HZ: I point to other times in American history when things felt hopeless -- when movements started out small and looked as if they didn't have a chance. Like when the Civil Rights Movement in the South went up against a totally white government, police, etc., with the odds [against the movement] being so great. And yet, the movement grew and grew and grew until it couldn't be stopped and something had to change.
In other words, there are historical examples of situations where it seemed that people in power could not be resisted, but they were. The important thing is people mustn't give up, because if they give up, that's the end.
Oh, you mean like the Bolsheviks, Comrade Zinn? It's pretty insulting to equate the Civil Rights Movement with a group of hippies who would just as soon Saddam continue to murder, rape, and torture his own people than to allow America to have anything resembling a foreign policy.
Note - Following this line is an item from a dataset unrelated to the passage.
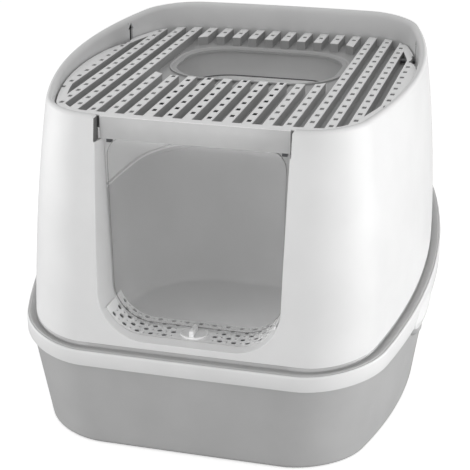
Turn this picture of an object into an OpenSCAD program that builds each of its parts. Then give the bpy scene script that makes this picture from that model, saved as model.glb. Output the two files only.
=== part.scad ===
// Top entry litter box: a tub, a white hood with a front doorway, and a hinged top grate.
// Frame: X to the right, Y to the back, Z up. The origin is the middle of the box on the floor.

/* [Locking ring and tub rim] */

// Half of the overall width, at the widest point of the locking ring
flange_half_width = 216.4; // [200:0.1:230]
// Overall depth, front to back of the locking ring
flange_depth = 463.6; // [440:0.1:490]
// Plan radius of the two front corners of the locking ring
flange_front_radius = 60.5; // [45:0.5:75]
// Plan radius of the two rear corners of the locking ring
flange_rear_radius = 79; // [60:0.5:90]
// How far the sides draw in 200 mm away from the widest point
flange_bow = 36.7; // [20:0.1:45]
// Height above the floor of the line where hood and tub meet, at mid depth
groove_height = 152; // [146:0.5:158]
// Rise of that line per mm towards the back
groove_rise = 0.172; // [0.15:0.001:0.18]
// Height of the lower edge of the locking ring at mid depth
skirt_height = 128.1; // [122:0.5:132]
// Rise of that edge per mm towards the back
skirt_rise = 0.15; // [0.14:0.001:0.17]
// Thickness of the locking ring and of the hood wall
hood_wall = 2.8; // [2.4:0.1:3.4]

/* [Rim of the hood] */

// Half width of the rim at its widest point
rim_half_width = 190.9; // [186:0.1:196]
// Distance from the middle to the front of the rim
rim_front = 201; // [198:0.1:204]
// Distance from the middle to the back of the rim
rim_rear = 206.7; // [203:0.1:212]
// Plan radius of the front corners of the rim
rim_front_radius = 42; // [34:0.5:50]
// Plan radius of the rear corners of the rim
rim_rear_radius = 46; // [38:0.5:54]
// How far the rim sides draw in 200 mm away from the widest point
rim_bow = 41.4; // [36:0.1:44]
// How far the front and back of the rim curve in towards the corners
rim_end_bow = 8; // [0:0.5:10]
// Height of the rim crest at mid depth
rim_height = 358.6; // [354:0.5:364]
// Rise of the rim per mm towards the back
rim_rise = 0.068; // [0.06:0.001:0.075]
// Width of the rounded rim, outside to inside
rim_band = 9.4; // [8:0.1:10]
// Outward bulge of the wall half way up
wall_bulge = 3.4; // [0:0.1:5]

/* [Tub] */

// Half width of the tub where it meets the floor
tub_foot_half_width = 193.4; // [188:0.2:204]
// Slope inset of the tub foot at the front
tub_foot_front_inset = 10.6; // [8:0.2:14]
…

It's also insulting to the intelligence of any critical thinking person to believe that there's an infallibility to being part of a small, rebellious group.
Hey, get this, the Nationalist Socialists were a small rebellious group who's very existence was predicated on overthrow of those in power. How's that for "an example of history", Master Historian Zinn? Perhaps Zinn and Saab wouldn't feel so great about the tiny mob if they realized the mob isn't exactly made up of the nice touchy feely enlightened francophiles they think it is.
Whenever Americans don't want to deal with something, they cry "love it or leave it" in order to divorce great power from great responsibility. Well, "loving" or "leaving" America would let those in power off of the hook -- and so long as I'm alive, that will never happen!
Yawn. I wrote on that here and here and I don't feel like doing "the broken record thang".